IMO, it is quite logical that your example in this issue is also affected by this bug: as the parameter value in your example is pulled from the parent instance, the upgrade results not only in adding a parameter to dependency's OV, but also in adding a parameter to the instance of the dependency.

Thus, my https://github.com/kudobuilder/kudo/pull/1780 tries to address the bug I outlined above.

And how the upgrade is going to work in case when the value of the existing parameters actually changes between the versions? What is the recomended way to perform upgrades in such cases?

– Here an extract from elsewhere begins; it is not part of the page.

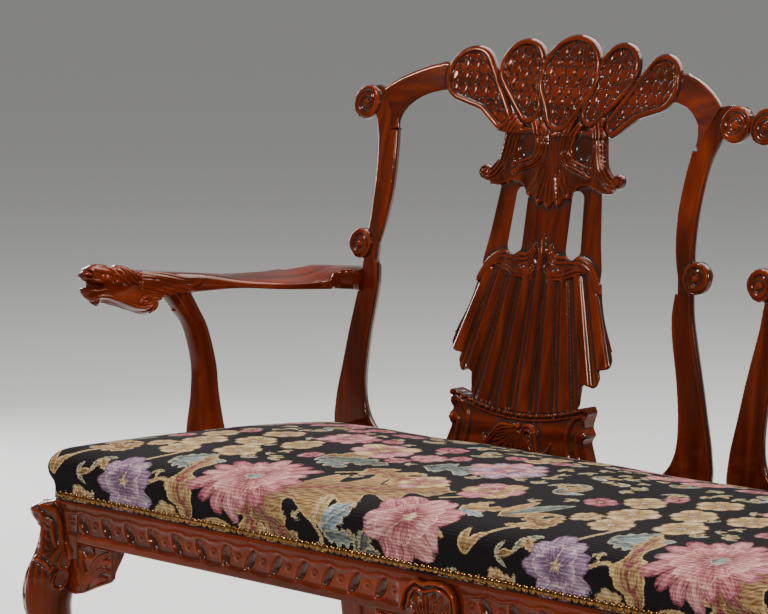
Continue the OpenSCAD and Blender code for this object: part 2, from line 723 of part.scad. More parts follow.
module crest_left() mirror([1, 0, 0]) crest_right();

// Splats

// Place of the splat's face at a height
function splat_face(z) = splat_y + (z - splat_z) * tan(splat_rake);
// A flat slab that leans back with the splat, between two depths and two heights
module splat_slab(a, b, z0, z1)
    side_prism([[splat_face(z0) + a, z0], [splat_face(z1) + a, z1], [splat_face(z1) + b, z1],
        [splat_face(z0) + b, z0]], -half_pitch, half_pitch);
// A whole outline from its right half, which runs from bottom to top or the other way
function both_halves(half) = concat([for (q = half) [-q[0], q[1]]], reversed(half));
board_shares = [[0.244, 0.09], [0.25, 0.13], [0.301, 0.184], [0.295, 0.29], [0.301, 0.398], [0.301, 0.462],
    [0.28, 0.525], [0.256, 0.631], [0.24, 0.67], [0.234, 0.72], [0.24, 0.78]];
board_top = rail_top + back_h * web_share;
board_low = rail_top + back_h * 0.1;
slot_low_shares = [0.149, 0.502];
slot_high_shares = [0.1415, 0.62];
slot_r = half_pitch * 0.0376;
slot_top_r = half_pitch * 0.03;
// The fan of flutes spreads from a point above the splat
fan_z = rail_top + back_h * 0.9;
fan_r = back_h * 0.736;
fan_half = 21.6;
corner_drop_share = 0.93;
shell_top_shares = [[0.31, 0.43], [0.25, 0.452], [0.17, 0.462], [0.09, 0.468], [0.045, 0.48],
    [0, 0.522]];
shell_side_shares = [[0.31, 0.43], [0.325, 0.387], [0.35, 0.343], [0.382, 0.304], [0.42, 0.262]];
function fan_point(a, r) = [r * sin(a), fan_z - r * cos(a)];
flute_turn = 2 * fan_half / flutes;
// Scalloped edge of the fan: one round end to each flute
function fan_edge(a) = let (k = abs(a) / fan_half)
    fan_r * (1 - (1 - corner_drop_share) * pow(k, 6));
shell_edge = [for (i = [0:flutes - 1]) for (k = [0:4]) let (
    a = -fan_half + flute_turn * (i + k / 4), bulge = sin(45 * k))
    fan_point(a, fan_edge(a) + bulge * fan_r * 0.012)];
shell_half = concat(on_back(curve(shell_side_shares, 3)));
shell_outline = concat(
    [for (q = reversed(shell_half)) [-q[0], q[1]]],
    [for (q = on_back(curve(shell_top_shares, 2))) [-q[0], q[1]]],
    on_back(reversed(curve(shell_top_shares, 2))),
    shell_half, reversed(shell_edge));
// Flutes are cones that spread from the fan's centre, their axes a little in front of its face
flute_r = fan_r * tan(flute_turn * 0.48);
flute_lift_share = 0.45;
mask_shares = [[0.25, 0.78], [0.262, 0.73], [0.27, 0.7], [0.3, 0.682], [0.335, 0.66],
    [0.315, 0.633], [0.27, 0.64], [0.2, 0.65], [0.13, 0.66], [0.09, 0.632], [0, 0.602]];
mask_proud = flutes_proud;
ear_x = half_pitch * 0.335;
ear_z = rail_top + back_h * 0.67;
ear_r = half_pitch * 0.026;
tongue_t = splat_t * 0.6;
tongue_l = splat_t;
tongue_w = half_pitch * 0.4;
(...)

That's an interesting point, which probably should be a new issue. Even after https://github.com/kudobuilder/kudo/pull/1780, an upgrade that changes both OVs and also the default in the parent will result in a similar failure if no value for this parameter is set manually. At this point, it is not clear to me what the desired behavior should be, because, from the point of view of the dependency, the update plan has to be triggered (the dependency should not care why its parameter changed, right?)